─── Dataset extract ───
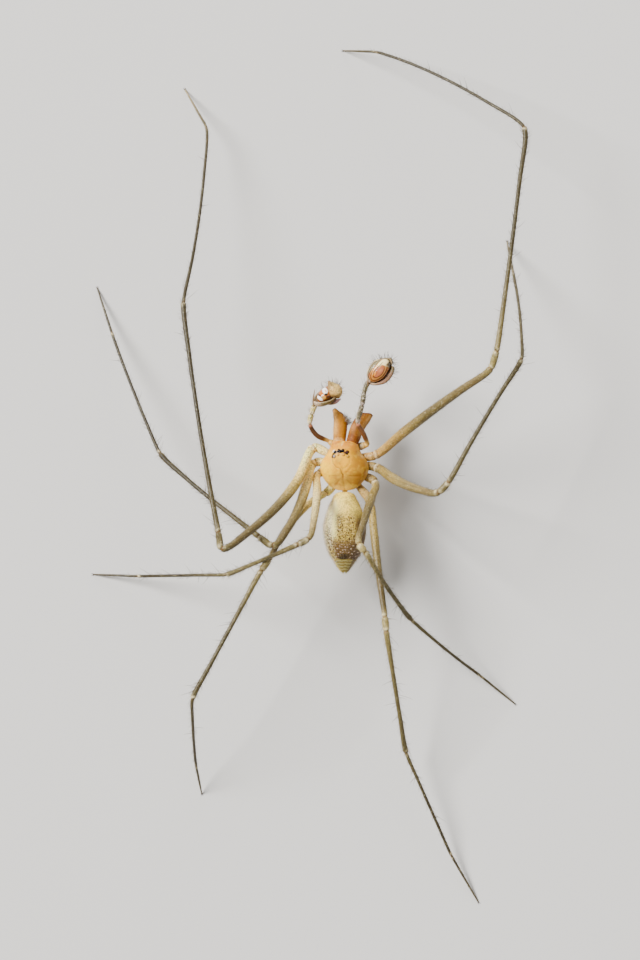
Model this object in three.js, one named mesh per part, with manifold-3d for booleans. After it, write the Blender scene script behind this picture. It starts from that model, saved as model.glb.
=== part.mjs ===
// A male spider with long thin legs, standing on its eight feet, at life size in millimetres.
// +X is its right, +Y its front and +Z up. The floor is z = 0, under the middle of its leg span.
import * as THREE from 'three';
import { mergeVertices } from 'three/addons/utils/BufferGeometryUtils.js';
import Module from 'manifold-3d';

const wasm = await Module();
wasm.setup();

// Sizes of the whole
const GAP = 0.02;
const MERGE_DISTANCE = 1e-5;
const PROSOMA_PLACE = [0.81, 0.23, 1.3];
const PROSOMA_LEAN = THREE.MathUtils.degToRad(-12);
const SIDES = ['left', 'right'];

// Carapace. Each station holds how far forward it lies, the half width,
// the height of the dome over its rim, and the height of the rim over the plane of the hips.
const CARAPACE_STATIONS = [
  [-0.565, 0.05, 0.02, 0.15],
  [-0.54, 0.2, 0.06, 0.14],
  [-0.46, 0.335, 0.14, 0.14],
  [-0.3, 0.475, 0.26, 0.14],
  [-0.08, 0.56, 0.355, 0.14],
  [0.12, 0.52, 0.395, 0.14],
  [0.28, 0.4, 0.41, 0.14],
  [0.42, 0.33, 0.37, 0.14],
  [0.52, 0.3, 0.28, 0.1],
  [0.575, 0.285, 0.23, 0.05],
];
const CARAPACE_FLOOR = 0.02;
const CARAPACE_SIDES = 22;

// Breast plate between the roots of the legs, and the lower lip in front of it
const STERNUM = { halfWidth: 0.25, halfLength: 0.4, top: 0.1, bottom: -0.14, sides: 18 };
const LABIUM = { place: [0, 0.42, -0.07], radii: [0.07, 0.06, 0.05], segments: [10, 6] };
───
*Written task*
Go through the material above line by line and copy it exactly.

*Solution below*
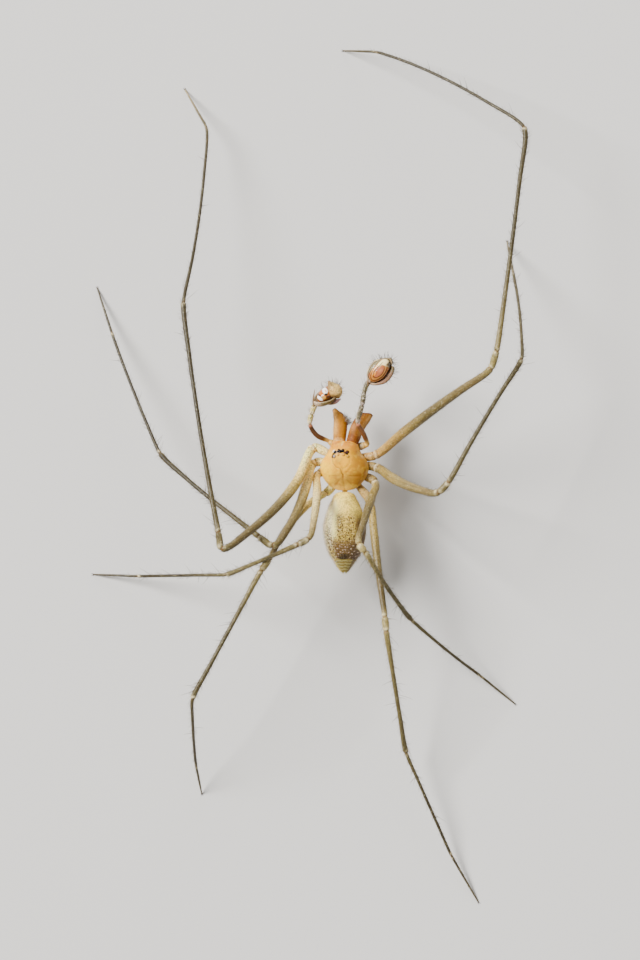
Model this object in three.js, one named mesh per part, with manifold-3d for booleans. After it, write the Blender scene script behind this picture. It starts from that model, saved as model.glb.
=== part.mjs ===
// A male spider with long thin legs, standing on its eight feet, at life size in millimetres.
// +X is its right, +Y its front and +Z up. The floor is z = 0, under the middle of its leg span.
import * as THREE from 'three';
import { mergeVertices } from 'three/addons/utils/BufferGeometryUtils.js';
import Module from 'manifold-3d';

const wasm = await Module();
wasm.setup();

// Sizes of the whole
const GAP = 0.02;
const MERGE_DISTANCE = 1e-5;
const PROSOMA_PLACE = [0.81, 0.23, 1.3];
const PROSOMA_LEAN = THREE.MathUtils.degToRad(-12);
const SIDES = ['left', 'right'];

// Carapace. Each station holds how far forward it lies, the half width,
// the height of the dome over its rim, and the height of the rim over the plane of the hips.
const CARAPACE_STATIONS = [
  [-0.565, 0.05, 0.02, 0.15],
  [-0.54, 0.2, 0.06, 0.14],
  [-0.46, 0.335, 0.14, 0.14],
  [-0.3, 0.475, 0.26, 0.14],
  [-0.08, 0.56, 0.355, 0.14],
  [0.12, 0.52, 0.395, 0.14],
  [0.28, 0.4, 0.41, 0.14],
  [0.42, 0.33, 0.37, 0.14],
  [0.52, 0.3, 0.28, 0.1],
  [0.575, 0.285, 0.23, 0.05],
];
const CARAPACE_FLOOR = 0.02;
const CARAPACE_SIDES = 22;

// Breast plate between the roots of the legs, and the lower lip in front of it
const STERNUM = { halfWidth: 0.25, halfLength: 0.4, top: 0.1, bottom: -0.14, sides: 18 };
const LABIUM = { place: [0, 0.42, -0.07], radii: [0.07, 0.06, 0.05], segments: [10, 6] };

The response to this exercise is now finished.